V-Day Celebration: Sex, Violence, RAWA and The Vagina Monologues
Originally published in:
By Sandra Ross
Eve Ensler: V is not for violence.
"When I was a radical militant feminist, I wanted to be right more than I wanted to win," admits award-winning playwright Eve Ensler to the 100-odd college-age women (and a sprinkling of men and university instructors) who are attending an October "V-Day" workshop at Cal State Long Beach. According to the hugely successful author of The Vagina Monologues, a post-September 11 epiphany has caused her to rethink her responses to violence -- part of the reason why she is in Long Beach, again teaching people how to produce her play so as to benefit organizations dedicated to ending violence against women.
Now in its fourth year, the V-Day campaign raises awareness about violence against women through near-simultaneous worldwide performances of The Vagina Monologues. On or around Valentine's Day, Ensler's play is performed in different cities, with all proceeds donated to organizations working to end rape, battery, incest, female genital mutilation and sexual slavery. This year some of the money will be donated to organizations assisting Afghan women.

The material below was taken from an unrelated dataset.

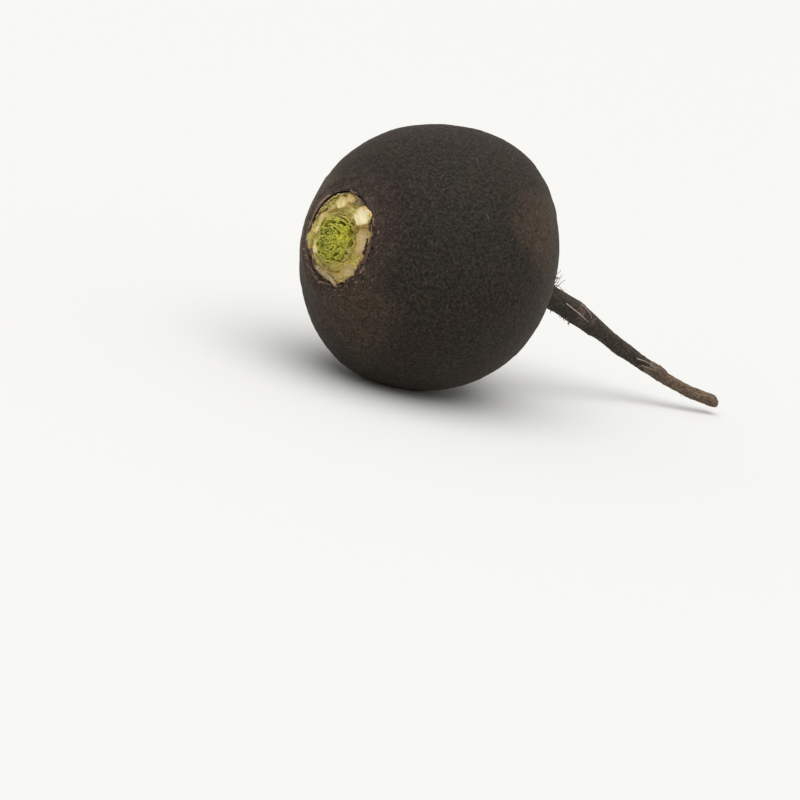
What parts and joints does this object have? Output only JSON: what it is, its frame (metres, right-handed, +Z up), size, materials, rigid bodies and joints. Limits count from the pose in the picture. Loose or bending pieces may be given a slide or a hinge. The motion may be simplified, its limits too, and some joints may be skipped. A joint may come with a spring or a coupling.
{
  "type": "black radish",
  "caption": "Round black-skinned radish lying on its side, with a long thin tail and a cut leafy crown; a root vegetable for food scenes.",
  "frame": {"origin": "middle of the small flat spot under the root, which it rests on", "axes": "+Z up, +X horizontally from the crown towards the tail; the root's axis droops 5.8 degrees towards the tail"},
  "size_m": [0.1693, 0.0832, 0.0857],
  "materials": {
    "black_skin": "matte black-brown root skin with fine net-like wrinkles; leather stands in for vegetable skin",
    "cut_stalk": "moist cream to tan cut leaf stalk; leather stands in for plant flesh",
    "young_leaf": "satin yellow-green crinkled young leaf; leather stands in for leaf tissue"
  },
  "bodies": {
    "root": {"taproot": "black_skin", "leaf_stalk_stubs": "cut_stalk", "leaf_heart": "young_leaf"}
  },
  "joints": []
}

At Long Beach, Ensler is meeting with participants of the V-Day College Campaign, a part of the larger V-Day movement. Although the purpose of the workshop may appear dictatorial -- a playwright issuing instructions on how her play should be produced -- Ensler's message is about self-sufficiency. And who better to explain the hurdles of producing a controversial play than the person who wrote it?
Early productions of Ensler's 1996 play, which has now run for nearly a year at the Canon Theater in Beverly Hills, were dogged by censorship. When the play was about to open in Albany, New York, the production team was informed that the local Hearst newspaper refused to run ads with the word "vagina" (this despite the fact that Patty Hearst was set to star in the play). At the Long Beach workshop, Ensler discusses potential hurdles to successful college productions, including censorship, uncooperative university administrators, and patrons who faint during the Bosnian-rape-victim monologue.
She goes on to field questions from the audience, and her approach underscores her message of empowerment: She encourages last year's participants to answer questions posed by new V-Day recruits. In another workshop segment, she leads the participants -- a youngish mix, many of whom are wearing spaghetti-strap V-Day tank tops, yoga pants and rave tennis shoes -- through a series of highly engaging acting and directing exercises. At the outset, participants are asked to go around the room telling the group why they're participating in V-Day. One says, "I'm participating in V-Day because I'm tired of frat boys writing 'Nice Pussy' on the white board outside my dorm room when I put up a picture of a cat." Later, participants break into groups of 20 to act out concepts like "angry vagina" as ensemble pieces. In another segment, Ensler demonstrates how to give effective stage directions to actors.
Between exercises, Ensler shares anecdotes, several of which touch on the violence of September 11 and its aftermath. One comes from the child of her stepson, actor Dylan McDermott. Ensler -- who, clad entirely in black, resembles a dominatrix more than she does a grandmother -- says her 5-year-old granddaughter has spoken of a new tactic for dealing with playground skirmishes: "When the boys act out of control, start kissing." Ensler, echoing that spirit, tells the workshop participants to meet on-campus hostility with tolerance and understanding -- she argues that doors (and minds) will unlock when enemies are greeted with compassion rather than enmity.
For Ensler, the enemy includes the Taliban and other fundamentalists, local and foreign-born, who seek to oppress women. Explaining why some of the V-Day proceeds will be donated to organizations helping Afghan women, Ensler describes being smuggled into Afghanistan to meet with the women of RAWA, the Revolutionary Association of the Women of Afghanistan. Not only did Ensler see underground schools where women are taught to read and write, she also visited a clandestine ice cream parlor. For the Long Beach crowd, she pantomimes a woman lifting her burka to eat ice cream, then says, "I don't want to live in a world where women are not allowed to eat ice cream."